- STATED GOAL: Using the data beneath this instruction, retype only the lines from the one that contains "Reconstruct the object" down to the one that contains "OVERCUT = FLANGE_THICKNESS / 4", both included, exactly as they appear.

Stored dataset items
-- -- --

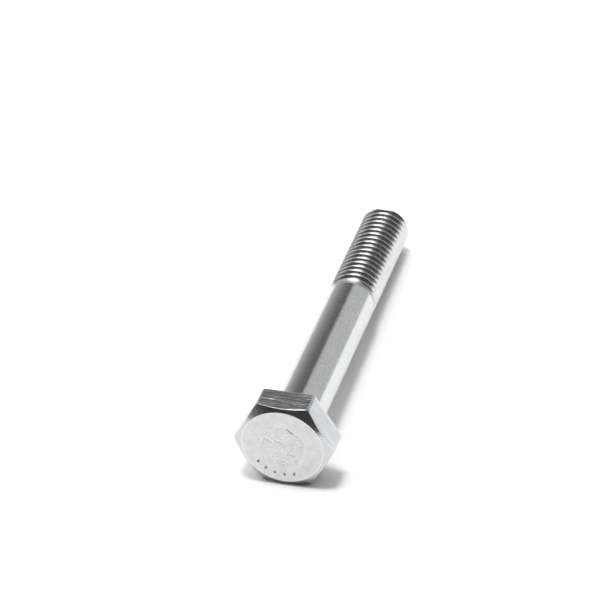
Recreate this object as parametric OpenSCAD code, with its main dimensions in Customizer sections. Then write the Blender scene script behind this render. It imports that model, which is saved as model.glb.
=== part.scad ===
// Hex bolt, partly threaded, lying along X with its head at the +X end.
// Origin: the middle of the bearing face under the head. One flat of the hexagon faces down.

/* [Head] */
// Width across the flats of the hexagon
head_af = 17; // [16.7:0.05:17]
// Height of the head above its bearing face
head_height = 6.4; // [6.2:0.1:6.6]
// Radius of the six long corners
corner_radius = 0.8; // [0.6:0.1:1.6]
// Diameter of the flat circle inside the end chamfer
chamfer_circle_d = 15.6; // [14.8:0.1:16.2]
// Angle between the end chamfer and the end face
chamfer_angle = 30; // [25:1:35]
// Diameter of the shallow hollow that forging leaves in the end face
hollow_d = 9; // [7:0.5:10]
// Depth of the hollow
hollow_depth = 0.12; // [0.05:0.01:0.2]
// Number of stamped pips in the arc near the rim
pip_count = 5; // [3:1:9]
// Angle from one pip to the next
pip_spacing = 17.5; // [8:0.5:30]
// Angle of the middle pip from straight down, turning towards -Y
pip_arc_turn = 16; // [-90:1:90]
// Diameter of one pip
pip_d = 0.7; // [0.5:0.1:1]
// Depth of one pip
pip_depth = 0.2; // [0.05:0.01:0.3]

/* [Bearing face] */
// Diameter of the raised washer face
washer_face_d = 15.6; // [14.6:0.1:16.2]
// Height of the washer face below the hexagon
washer_face_height = 0.5; // [0.3:0.1:0.6]
// Radius of the fillet between the bearing face and the shank
fillet_radius = 0.6; // [0.4:0.1:0.8]

/* [Shank] */
// Length from the bearing face to the point
bolt_length = 70; // [55:5:125]
// Diameter of the plain shank
shank_d = 9.9; // [9.8:0.05:10]
// Length of the bevel where the shank steps down to the rolling diameter
shoulder_length = 1.3; // [0.6:0.1:1.5]

/* [Thread] */
// Length of the full thread, measured from the point
thread_length = 26; // [20:1:40]
// Diameter over the crests
thread_major_d = 9.84; // [9.74:0.02:9.96]
// Diameter at the bottom of the grooves
thread_minor_d = 8.12; // [8:0.02:8.16]
// Diameter that the blank has before the thread is rolled
rolling_d = 8.94; // [8.8:0.02:9]
// Pitch of the thread
pitch = 1.5; // [1.5:0.25:1.5]
// Width of the flat on each crest
crest_width = 0.2; // [0.14:0.02:0.24]
// Angle of each flank to the thread's cross plane
flank_angle = 30; // [29:0.5:31]
// Length over which the grooves run out towards the shank
runout_length = 1.5; // [1:0.1:1.5]
// Flat steps in one turn of the ridge
steps_per_turn = 36; // [24:12:48]

/* [Point] */
// Diameter of the end face at the point
point_d = 7; // [6.6:0.1:7.4]
// Length of the bevel on the core at the point
point_length = 0.9; // [0.6:0.1:1]

/* [Hidden] */
$fn = 96;
steel = [0.76, 0.77, 0.78];
bright_steel = [0.84, 0.85, 0.86];
dark_steel = [0.62, 0.63, 0.65];

arc_steps = 4;
shank_r = shank_d / 2;
major_r = thread_major_d / 2;
minor_r = thread_minor_d / 2;
rolling_r = rolling_d / 2;
point_r = point_d / 2;
neck_r = shank_r + fillet_radius;

// Places along the bolt, counted from the bearing face towards the head
point_z = -bolt_length;
bevel_z = point_z + point_length;
core_top_z = point_z + thread_length;
runout_top_z = core_top_z + runout_length;
shoulder_top_z = runout_top_z + shoulder_length;

// The ridge starts just inside the bevel of the point and fades in the runout
point_slope = (minor_r - point_r) / point_length;
ridge_depth = major_r - minor_r;
ridge_start_z = point_z + 0.57 * pitch;
ridge_end_z = runout_top_z - 0.4 * pitch;
ridge_turns = (ridge_end_z - ridge_start_z) / pitch;
ridge_steps = floor(ridge_turns * steps_per_turn);
ridge_least_height = 0.03;
fade_turns = 0.8;

// Turns a shape built along Z so that its top faces +X
module lay_down() {
    rotate([0, 90, 0]) children();
}

function at(r, a) = [r * cos(a), r * sin(a)];

// Hexagon with arcs for corners, one corner pointing along Y
function round_hexagon(af, radius) = [
    for (corner = [0:5], step = [0:arc_steps])
        let (middle = 30 + 60 * corner)
        at((af - 2 * radius) / sqrt(3), middle)
            + at(radius, middle - 30 + 60 * step / arc_steps)
];

module hex_head() {
    widest_r = head_af / sqrt(3) + 1;
    cone_drop = (widest_r - chamfer_circle_d / 2) * tan(chamfer_angle);
    color(bright_steel) lay_down() difference() {
        intersection() {
            translate([0, 0, washer_face_height])
                linear_extrude(head_height - washer_face_height)
                    polygon(round_hexagon(head_af, corner_radius));
            union() {
                cylinder(r = widest_r, h = head_height - cone_drop);
                translate([0, 0, head_height - cone_drop])
                    cylinder(r1 = widest_r, r2 = chamfer_circle_d / 2, h = cone_drop);
            }
        }
        forged_hollow();
        stamped_pips();
    }
}

// Shallow dish with sloping sides in the end face
module forged_hollow() {
    translate([0, 0, head_height - hollow_depth])
        cylinder(d1 = hollow_d - 1.5, d2 = hollow_d + 1.5, h = 2 * hollow_depth);
}

// Arc of plain round pips near the lower rim of the end face
module stamped_pips() {
    arc_r = (chamfer_circle_d + hollow_d) / 4;
    for (i = [0:pip_count - 1])
        rotate([0, 0, pip_spacing * (i - (pip_count - 1) / 2) - pip_arc_turn])
            translate([arc_r, 0, head_height - pip_depth])
                cylinder(d = pip_d, h = 2 * pip_depth, $fn = 24);
}

// Raised ring that bears on the clamped part
module washer_face() {
    color(bright_steel) lay_down() difference() {
        cylinder(d = washer_face_d, h = washer_face_height);
        translate([0, 0, -1]) cylinder(r = neck_r, h = washer_face_height + 2);
    }
}

// Neck that joins the hexagon to the shank, with a hollow fillet below the bearing face
module underhead_fillet() {
    color(steel) lay_down() rotate_extrude() difference() {
        translate([0, -fillet_radius])
            square([neck_r, fillet_radius + washer_face_height]);
        translate([neck_r, -fillet_radius]) circle(r = fillet_radius);
    }
}

module plain_shank() {
    color(steel) lay_down()
        translate([0, 0, shoulder_top_z])
            cylinder(r = shank_r, h = -fillet_radius - shoulder_top_z);
}

module shank_shoulder() {
    color(steel) lay_down()
        translate([0, 0, runout_top_z])
            cylinder(r1 = rolling_r, r2 = shank_r, h = shoulder_length);
}

module thread_runout() {
    color(steel) lay_down()
        translate([0, 0, core_top_z])
            cylinder(r1 = minor_r, r2 = rolling_r, h = runout_length);
}

module thread_core() {
    color(dark_steel) lay_down()
        translate([0, 0, bevel_z])
            cylinder(r = minor_r, h = core_top_z - bevel_z);
}

module chamfered_point() {
    color(steel) lay_down()
        translate([0, 0, point_z])
            cylinder(r1 = point_r, r2 = minor_r, h = point_length);
}

// Radius of the body under the ridge at height z
function body_r(z) =
    z < bevel_z ? point_r + (z - point_z) * point_slope
    : z < core_top_z ? minor_r
    : minor_r + (rolling_r - minor_r) * min(1, (z - core_top_z) / runout_length);

// Radius that the crest may reach at step i and height z
function crest_r(i, z) =
    let (
        fade = min(1, (ridge_steps - i) / (fade_turns * steps_per_turn)),
        bevel = point_r + (z - point_z) * 1.1,
        full = min(major_r, bevel),
        faded = rolling_r + (full - rolling_r) * fade
    )
    max(body_r(z) + ridge_least_height, min(full, faded));

// Point of the ridge at step i, on the side below (-1) or above (1) its middle
function ridge_point(i, side, on_crest) =
    let (
        angle = 360 * i / steps_per_turn,
        middle = ridge_start_z + pitch * i / steps_per_turn,
        foot = crest_width / 2 + ridge_depth * tan(flank_angle),
        half = on_crest ? foot - (crest_r(i, middle) - minor_r) * tan(flank_angle) : foot,
        z = middle + side * half,
        r = on_crest ? crest_r(i, z) : body_r(z)
    )
    [r * cos(angle), r * sin(angle), z];

// Right-hand helical ridge, one closed skin of four-sided rings
module thread_ridge() {
    points = [
        for (i = [0:ridge_steps])
            each [
                ridge_point(i, -1, false),
                ridge_point(i, -1, true),
                ridge_point(i, 1, true),
                ridge_point(i, 1, false)
            ]
    ];
    sides = [
        for (i = [0:ridge_steps - 1], k = [0:3])
            let (
                a = 4 * i + k,
                b = 4 * i + (k + 1) % 4
            )
            each [[a, a + 4, b + 4], [a, b + 4, b]]
    ];
    last = 4 * ridge_steps;
    ends = [[0, 1, 2, 3], [last + 3, last + 2, last + 1, last]];
    color(bright_steel) lay_down() polyhedron(points, concat(sides, ends), convexity = 10);
}

hex_head();
washer_face();
underhead_fillet();
plain_shank();
shank_shoulder();
thread_runout();
thread_core();
thread_ridge();
chamfered_point();
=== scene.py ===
import math

import bmesh
import bpy
from mathutils import Matrix, Vector, noise


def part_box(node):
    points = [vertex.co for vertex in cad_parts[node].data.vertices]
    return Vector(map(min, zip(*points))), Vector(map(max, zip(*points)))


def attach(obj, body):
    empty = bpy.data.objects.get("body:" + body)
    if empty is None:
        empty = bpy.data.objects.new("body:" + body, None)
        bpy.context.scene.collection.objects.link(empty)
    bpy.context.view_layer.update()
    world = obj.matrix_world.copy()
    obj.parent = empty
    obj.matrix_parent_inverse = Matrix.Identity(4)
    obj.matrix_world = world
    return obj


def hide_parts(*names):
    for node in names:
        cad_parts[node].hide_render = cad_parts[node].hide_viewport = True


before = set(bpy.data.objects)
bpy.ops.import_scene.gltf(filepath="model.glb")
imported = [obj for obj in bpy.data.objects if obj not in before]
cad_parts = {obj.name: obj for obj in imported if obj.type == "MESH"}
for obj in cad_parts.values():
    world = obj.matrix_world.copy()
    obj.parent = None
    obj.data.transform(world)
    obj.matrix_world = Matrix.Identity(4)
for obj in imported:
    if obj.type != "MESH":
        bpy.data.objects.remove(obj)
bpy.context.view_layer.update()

MM = 0.001

# ---------------------------------------------------------------- sizes of the bolt, from the frame

hex_low, hex_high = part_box("hex_head")
shank_low, shank_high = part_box("plain_shank")
runout_low, runout_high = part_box("thread_runout")
core_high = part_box("thread_core")[1]
point_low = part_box("chamfered_point")[0]

flat_half = hex_high.z
head_top_x = hex_high.x
hex_under_x = hex_low.x
bearing_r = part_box("washer_face")[1].y
neck_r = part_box("underhead_fillet")[1].y
shank_r = shank_high.y
fillet = neck_r - shank_r
shoulder_x = shank_low.x
runout_x = runout_high.x
core_top_x = runout_low.x
rolling_r = runout_high.y
minor_r = core_high.y
major_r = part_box("thread_ridge")[1].y
tip_x = point_low.x

pitch = 1.5 * MM
tip_r = 3.5 * MM
corner_r = 0.8 * MM
chamfer_circle_r = 7.8 * MM
half_corner = math.radians(30)
chamfer_slope = math.tan(math.radians(30))
flank_cot = 1 / math.tan(math.radians(30))

# ---------------------------------------------------------------- writing node trees as sums


class Wire:
    """An output of a node that plain arithmetic can be written on."""

    def __init__(self, bench, socket):
        self.bench = bench
        self.socket = socket

    def math(self, operation, *values):
        return self.bench.add("ShaderNodeMath", {"operation": operation}, dict(enumerate(values)))

    def __add__(self, other):
        return self.math("ADD", self, other)

    def __radd__(self, other):
        return self.math("ADD", other, self)

    def __sub__(self, other):
        return self.math("SUBTRACT", self, other)

    def __rsub__(self, other):
        return self.math("SUBTRACT", other, self)

    def __mul__(self, other):
        return self.math("MULTIPLY", self, other)

    def __rmul__(self, other):
        return self.math("MULTIPLY", other, self)

    def __truediv__(self, other):
        return self.math("DIVIDE", self, other)

    def __neg__(self):
        return self.math("MULTIPLY", self, -1.0)

    def __abs__(self):
        return self.math("ABSOLUTE", self)

    def fraction(self):
        return self.math("FRACT", self)

    def sine(self):
        return self.math("SINE", self)

    def cosine(self):
        return self.math("COSINE", self)

    def least(self, other, softness=0.0):
        return self.math("SMOOTH_MIN", self, other, softness)

    def most(self, other, softness=0.0):
        return self.math("SMOOTH_MAX", self, other, softness)

    def rise(self, start, end, low=0.0, high=1.0):
        """Smooth step from low to high while the value goes from start to end."""
        return self.bench.add(
            "ShaderNodeMapRange",
            {"interpolation_type": "SMOOTHSTEP"},
            {"Value": self, "From Min": start, "From Max": end, "To Min": low, "To Max": high},
        )


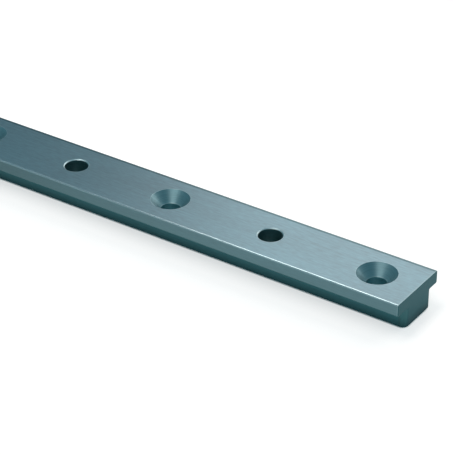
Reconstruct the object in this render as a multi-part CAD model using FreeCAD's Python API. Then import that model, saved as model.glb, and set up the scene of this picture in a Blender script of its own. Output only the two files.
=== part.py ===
import FreeCAD, Part
import math
import os

# A length of T-section sailing track: a wide flange that a car's jaws hook under, on a narrower stem that
# stands on the deck. Countersunk fixing holes and plain stop holes take turns along the centre line.
#
# Frame, in millimetres: X along the track, Y across it, Z up from the deck. The origin is in the middle of
# the underside. Holes are counted from the end at +X.

# Section
FLANGE_WIDTH = 30.0
FLANGE_THICKNESS = 5.6
STEM_WIDTH = 18.3
STEM_HEIGHT = 8.6
TOP_EDGE_RADIUS = 0.5
LIP_RADIUS = 0.8
ROOT_RADIUS = 0.6
FOOT_RADIUS = 0.6

# Length
LENGTH = 1000.0
END_BREAK = 0.25

# Holes along the centre line
HOLE_PITCH = 50.0
END_DISTANCE = 18.5
SCREW_HOLE_DIAMETER = 8.5
COUNTERSINK_DIAMETER = 16.7
COUNTERSINK_ANGLE = 82.0
STOP_HOLE_DIAMETER = 10.2
STOP_HOLE_BREAK = 0.4

HEIGHT = STEM_HEIGHT + FLANGE_THICKNESS
HALF_LENGTH = LENGTH / 2
OVERCUT = FLANGE_THICKNESS / 4


def rounded_outline(corners):
    """Closed wire in the YZ plane through (y, z, radius) corners, each rounded with a tangent arc."""
    points = [FreeCAD.Vector(0, y, z) for y, z, radius in corners]
    starts, arcs, ends = [], [], []
    for i, (y, z, radius) in enumerate(corners):
        corner = points[i]
        back = (points[i - 1] - corner).normalize()
        ahead = (points[(i + 1) % len(points)] - corner).normalize()
        half_angle = back.getAngle(ahead) / 2
        bisector = (back + ahead).normalize()
        reach = radius / math.tan(half_angle)
        middle = corner + bisector * (radius / math.sin(half_angle) - radius)
        starts.append(corner + back * reach)
        ends.append(corner + ahead * reach)
        arcs.append(Part.Arc(starts[i], middle, ends[i]).toShape())
    edges = []
    for i, arc in enumerate(arcs):
        edges.append(arc)
        edges.append(Part.LineSegment(ends[i], starts[(i + 1) % len(arcs)]).toShape())
    return Part.Wire(edges)


def section():
    """The T section, foot at z = 0."""
    half_flange = FLANGE_WIDTH / 2
    half_stem = STEM_WIDTH / 2
    right_side = [
        (half_stem, 0, FOOT_RADIUS),
        (half_stem, STEM_HEIGHT, ROOT_RADIUS),
        (half_flange, STEM_HEIGHT, LIP_RADIUS),
        (half_flange, HEIGHT, TOP_EDGE_RADIUS),
    ]
    left_side = [(-y, z, radius) for y, z, radius in reversed(right_side)]
    return rounded_outline(right_side + left_side)


def bar():
    """The extruded bar with both sawn ends and their broken edges."""
    outline = section()
    outline.translate(FreeCAD.Vector(-HALF_LENGTH, 0, 0))
    extrusion = Part.Face(outline).extrude(FreeCAD.Vector(LENGTH, 0, 0))
    end_edges = [
        edge
        for edge in extrusion.Edges
        if edge.BoundBox.XLength < END_BREAK / 2
    ]
    return extrusion.makeChamfer(END_BREAK, end_edges)


def drill(profile):
    """Cutter turned about the Z axis from a half profile of (radius, z) points."""
    wire = Part.makePolygon([FreeCAD.Vector(radius, 0, z) for radius, z in profile + profile[:1]])
    return Part.Face(wire).revolve(FreeCAD.Vector(0, 0, 0), FreeCAD.Vector(0, 0, 1), 360)


def mouthed_drill(bore_radius, mouth_radius, flare):
    """Through drill whose mouth widens at the top face, where flare is the depth per unit of radius."""
    mouth_depth = (mouth_radius - bore_radius) * flare
    over_radius = mouth_radius + OVERCUT / flare
    return drill([
        (0, -OVERCUT),
        (bore_radius, -OVERCUT),
        (bore_radius, HEIGHT - mouth_depth),
        (over_radius, HEIGHT + OVERCUT),
        (0, HEIGHT + OVERCUT),
    ])


def hole_positions():
    """X of every hole, counted from the end at +X."""
    last = LENGTH - END_DISTANCE
    count = 1 + math.floor((last - END_DISTANCE) / HOLE_PITCH)
    return [HALF_LENGTH - END_DISTANCE - i * HOLE_PITCH for i in range(count)]


def rail():
    screw_radius = SCREW_HOLE_DIAMETER / 2
    stop_radius = STOP_HOLE_DIAMETER / 2
    countersink_flare = 1 / math.tan(math.radians(COUNTERSINK_ANGLE / 2))
    screw_drill = mouthed_drill(screw_radius, COUNTERSINK_DIAMETER / 2, countersink_flare)
    stop_drill = mouthed_drill(stop_radius, stop_radius + STOP_HOLE_BREAK, 1)
    cutters = []
    for i, x in enumerate(hole_positions()):
        cutter = (screw_drill if i % 2 == 0 else stop_drill).copy()
        cutter.translate(FreeCAD.Vector(x, 0, 0))
        cutters.append(cutter)
    return bar().cut(cutters)


os.makedirs("parts", exist_ok=True)
rail().exportStep("parts/rail.step")
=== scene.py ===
import math

import bmesh
import bpy
from mathutils import Matrix, Vector

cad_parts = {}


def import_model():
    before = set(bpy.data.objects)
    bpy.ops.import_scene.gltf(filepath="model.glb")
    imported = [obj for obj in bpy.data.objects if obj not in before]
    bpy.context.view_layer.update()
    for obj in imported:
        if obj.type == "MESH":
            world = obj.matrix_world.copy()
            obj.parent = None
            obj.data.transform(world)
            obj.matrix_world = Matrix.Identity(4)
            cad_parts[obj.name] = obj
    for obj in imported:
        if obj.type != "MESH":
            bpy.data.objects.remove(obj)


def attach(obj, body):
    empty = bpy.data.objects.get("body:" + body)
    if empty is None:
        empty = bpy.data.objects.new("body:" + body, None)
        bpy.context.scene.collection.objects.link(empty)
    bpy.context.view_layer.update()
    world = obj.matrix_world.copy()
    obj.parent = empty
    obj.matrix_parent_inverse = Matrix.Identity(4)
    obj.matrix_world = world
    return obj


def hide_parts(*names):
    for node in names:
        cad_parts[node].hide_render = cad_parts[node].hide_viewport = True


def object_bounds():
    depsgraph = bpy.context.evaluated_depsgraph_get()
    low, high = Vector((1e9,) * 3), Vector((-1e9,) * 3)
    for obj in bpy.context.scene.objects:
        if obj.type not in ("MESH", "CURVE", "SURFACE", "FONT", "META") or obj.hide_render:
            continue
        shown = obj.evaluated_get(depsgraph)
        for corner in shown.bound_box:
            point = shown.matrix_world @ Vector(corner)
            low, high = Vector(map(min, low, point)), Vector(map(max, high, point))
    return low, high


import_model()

cad_low, cad_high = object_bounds()

# The track lies along X with its underside on the floor. Lengths are in metres, and MM turns a size in
# millimetres into metres. The overall sizes come from the frame, the others are those of the CAD solid.
MM = 0.001
HALF_LENGTH = cad_high.x
HALF_WIDTH = cad_high.y
HEIGHT = cad_high.z
FLANGE_THICKNESS = 5.6 * MM
FLANGE_UNDERSIDE = HEIGHT - FLANGE_THICKNESS
HALF_STEM = 9.15 * MM
TOP_EDGE_RADIUS = 0.5 * MM
LIP_RADIUS = 0.8 * MM
ROOT_RADIUS = 0.6 * MM
FOOT_RADIUS = 0.6 * MM
END_BREAK = 0.25 * MM

# Holes along the centre line: screw holes and stop holes in turn, counted from the end at +X
HOLE_PITCH = 50 * MM
HALF_PITCH = HOLE_PITCH / 2
END_DISTANCE = 18.5 * MM
SCREW_RADIUS = 4.25 * MM
COUNTERSINK_RADIUS = 8.35 * MM
COUNTERSINK_ANGLE = math.radians(82)
STOP_RADIUS = 5.1 * MM
STOP_BREAK = 0.4 * MM
STOP_BREAK_ANGLE = math.radians(90)
STOP_MOUTH_RADIUS = STOP_RADIUS + STOP_BREAK
HOLE_COUNT = 1 + int((2 * HALF_LENGTH - 2 * END_DISTANCE) / HOLE_PITCH)
FIRST_HOLE_X = HALF_LENGTH - END_DISTANCE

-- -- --

- TASK RESPONSE:
Reconstruct the object in this render as a multi-part CAD model using FreeCAD's Python API. Then import that model, saved as model.glb, and set up the scene of this picture in a Blender script of its own. Output only the two files.
=== part.py ===
import FreeCAD, Part
import math
import os

# A length of T-section sailing track: a wide flange that a car's jaws hook under, on a narrower stem that
# stands on the deck. Countersunk fixing holes and plain stop holes take turns along the centre line.
#
# Frame, in millimetres: X along the track, Y across it, Z up from the deck. The origin is in the middle of
# the underside. Holes are counted from the end at +X.

# Section
FLANGE_WIDTH = 30.0
FLANGE_THICKNESS = 5.6
STEM_WIDTH = 18.3
STEM_HEIGHT = 8.6
TOP_EDGE_RADIUS = 0.5
LIP_RADIUS = 0.8
ROOT_RADIUS = 0.6
FOOT_RADIUS = 0.6

# Length
LENGTH = 1000.0
END_BREAK = 0.25

# Holes along the centre line
HOLE_PITCH = 50.0
END_DISTANCE = 18.5
SCREW_HOLE_DIAMETER = 8.5
COUNTERSINK_DIAMETER = 16.7
COUNTERSINK_ANGLE = 82.0
STOP_HOLE_DIAMETER = 10.2
STOP_HOLE_BREAK = 0.4

HEIGHT = STEM_HEIGHT + FLANGE_THICKNESS
HALF_LENGTH = LENGTH / 2
OVERCUT = FLANGE_THICKNESS / 4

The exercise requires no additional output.